A productive partnership with Russia in those regions critical to U.S. interests will require movement on other fronts. Russia’s interests are threatened by development of a U.S. missile defense shield in Europe that excludes non-NATO participation. In addition to missile defense cooperation, Moscow has called for a fully inclusive European security architecture based on respect for the principle of “indivisible security”—that no state can increase its security at another’s expense.

Washington should recognize that making real progress with Moscow on Cold War legacies in Europe will pay future dividends for cooperation with Russia globally. For the same reason, both sides should work toward resolution of protracted conflicts in the Euro-Atlantic space, such as those over Transnistria and Nagorno-Karabakh, as top priorities. Both should also be prepared to commit significant resources to supporting deep-seated reconciliation and confidence building between societies in conflict.  Concerted efforts to eliminate such sources of tension within the Euro-Atlantic security space will make U.S.-Russia cooperation far easier and more productive.

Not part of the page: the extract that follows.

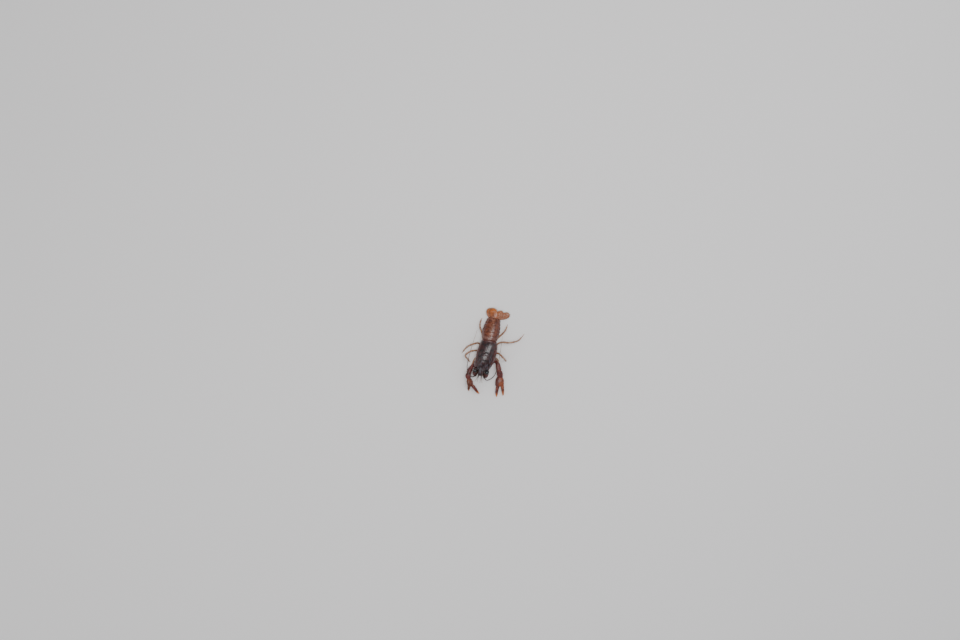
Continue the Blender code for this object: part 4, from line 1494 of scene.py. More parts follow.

The notion of a “grand bargain” in U.S. foreign policy—with Russia or anyone else—has gone out of fashion. But that is no justification to forego strategic thinking about the United States’ future interests, especially when it is under mounting pressure to manage costly commitments in far-flung corners of the world, and to do so with limited resources. 

For now, domestic politics is a brake on any real progress in U.S.-Russia cooperation. But the election cycles and acute sensitivities of 2012 will pass. When they do, both sides can benefit from an ambitious agenda based on compatible—if not identical—global interests.